**Prompt:** Print the lines of the data, starting with the first, up to and including the line where "self.socket = socket" appears.

....

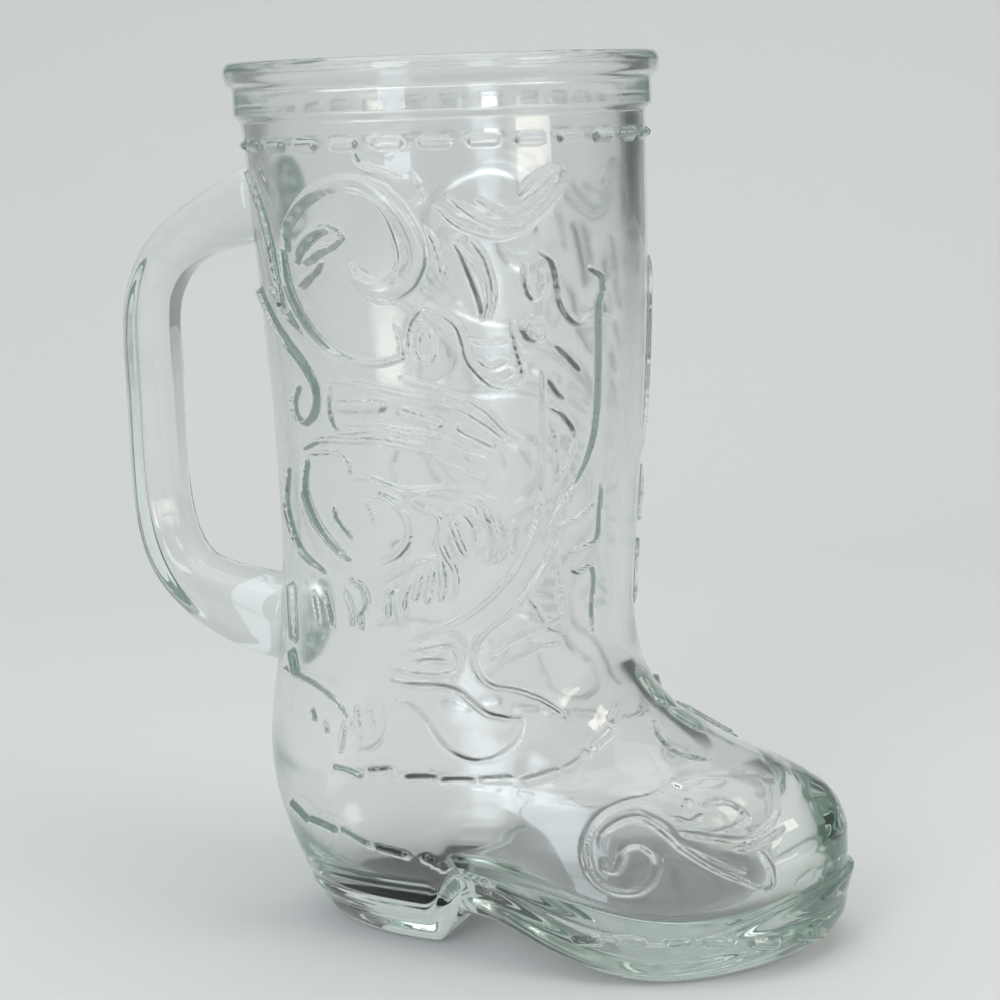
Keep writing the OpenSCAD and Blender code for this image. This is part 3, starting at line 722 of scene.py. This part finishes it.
class Wire:
    """One output of a shader tree. Operators on it add Math nodes."""

    def __init__(self, tree, socket=None):
        self.tree = tree
        self.socket = socket

    def node(self, kind, settings=None, inputs=None, output=0):
        """Adds a node: its settings first, then values or wires for its inputs."""
        made = self.tree.nodes.new(kind)
        for key, value in (settings or {}).items():
            if key == "stops":
                ramp = made.color_ramp.elements
                while len(ramp) < len(value):
                    ramp.new(0.5)
                for stop, (place, colour) in zip(ramp, value):
                    stop.position = place
                    stop.color = colour
            else:
                setattr(made, key, value)
        for key, value in (inputs or {}).items():
            if isinstance(value, Wire):
                self.tree.links.new(value.socket, made.inputs[key])
            else:
                made.inputs[key].default_value = value
        return Wire(self.tree, made.outputs[output] if len(made.outputs) else None)

    def math(self, operation, a, b):
        return self.node("ShaderNodeMath", {"operation": operation}, {0: a, 1: b})

    def __add__(self, other):
        return self.math("ADD", self, other)

    __radd__ = __add__

    def __mul__(self, other):
        return self.math("MULTIPLY", self, other)

    __rmul__ = __mul__

    def __sub__(self, other):
        return self.math("SUBTRACT", self, other)

    def __rsub__(self, other):
        return self.math("SUBTRACT", other, self)


def new_material(name):
    material = bpy.data.materials.new(name)
    material.use_nodes = True
    material.node_tree.nodes.clear()
    return material, Wire(material.node_tree)


def mark_faces(piece, name, marks):
    """Writes a number per face, which the glass reads by name."""
    layer = piece.data.attributes.new(name, "FLOAT", "FACE")
    layer.data.foreach_set("value", np.asarray(marks, np.float32))


def pressed_glass(name, look, density):
    """Clear pressed glass: faintly waved, greener where it is thick, softer on the wall
    inside, and without a surface at the seats, where body and handle are one glass."""
    material, start = new_material(name)
    place = start.node("ShaderNodeTexCoord", output="Object")
    waves = start.node("ShaderNodeTexNoise", {}, {"Vector": place, "Scale": 42.0,
                                                  "Detail": 1.5, "Roughness": 0.4})
    fine = start.node("ShaderNodeTexNoise", {}, {"Vector": place, "Scale": 210.0,
                                                 "Detail": 2.0, "Roughness": 0.5})
    bump = start.node("ShaderNodeBump", {}, {"Strength": look.wave_strength,
                                             "Distance": 0.0006,
                                             "Height": waves + fine * 0.12})
    inner = start.node("ShaderNodeAttribute", {"attribute_name": "inner_wall"}, output="Fac")
    seat = start.node("ShaderNodeAttribute", {"attribute_name": "fused_seat"}, output="Fac")
    rough = look.roughness + fine * 0.012 + inner * look.inner_roughness
    # painted light: where light has been thrown about inside the wall many times, the glass glows
    # with a painted deep tone, or with the room's tone where it can leave, and not black as the
    # tracer has it
    depth = start.node("ShaderNodeLightPath", output="Glossy Depth")
    ends = start.node("ShaderNodeMix", {"data_type": "RGBA"}, {
        0: start.node("ShaderNodeFresnel", {}, {"IOR": GLASS_IOR, "Normal": bump}),
        6: (*look.painted_leaving_glow, 1.0), 7: (*look.painted_trapped_glow, 1.0)}, output=2)
    trapped = start.node("ShaderNodeMix", {"data_type": "RGBA"}, {
        0: depth.math("GREATER_THAN", depth, TRAPPED_DEPTH), 6: (0.0, 0.0, 0.0, 1.0),
        7: ends}, output=2)
    # the emission is painted light, a glow of the glass that stands in for trapped light
    glass = start.node("ShaderNodeBsdfPrincipled", {}, {
        "Base Color": (1.0, 1.0, 1.0, 1.0), "Roughness": rough, "IOR": GLASS_IOR,
        "Transmission Weight": 1.0, "Normal": bump, "Emission Color": trapped,
        "Emission Strength": 1.0, "Alpha": 1.0 - seat})
    body = start.node("ShaderNodeVolumeAbsorption", {}, {
        "Color": (*look.tint, 1.0), "Density": density})
    start.node("ShaderNodeOutputMaterial", {}, {"Surface": glass, "Volume": body})
    return material


# ---- Sizes and looks a user may change ----

COLOUR = {"subtype": "COLOR", "size": 3, "min": 0.0, "max": 1.0}


class GlassBootSizes(bpy.types.PropertyGroup):
    relief: FloatProperty(
        name="Relief height", description="Height of the raised ornament over the wall",
        default=1.35 * MM, min=0.0, max=1.5 * MM, unit="LENGTH", precision=4)
    stitch: FloatProperty(
        name="Stitch height", description="Height of the raised stitches over the wall",
        default=0.9 * MM, min=0.0, max=1.5 * MM, unit="LENGTH", precision=4)
    sides: IntProperty(
        name="Columns", description="Columns of the mesh round the boot",
        default=640, min=96, max=1200)
    rings: IntProperty(
        name="Rings", description="Rings of the mesh over the height of the boot",
        default=560, min=90, max=1200)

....

**Solution to the problem:**
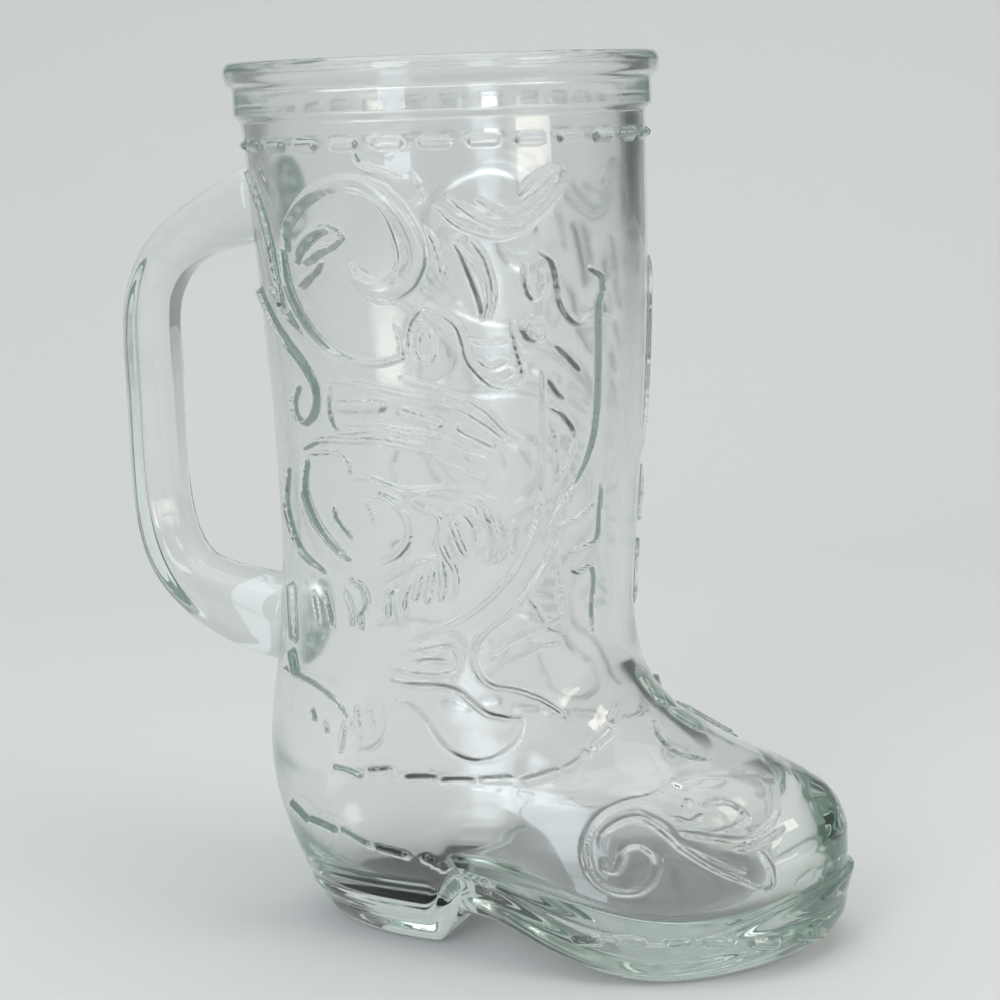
Keep writing the OpenSCAD and Blender code for this image. This is part 3, starting at line 722 of scene.py. This part finishes it.
class Wire:
    """One output of a shader tree. Operators on it add Math nodes."""

    def __init__(self, tree, socket=None):
        self.tree = tree
        self.socket = socket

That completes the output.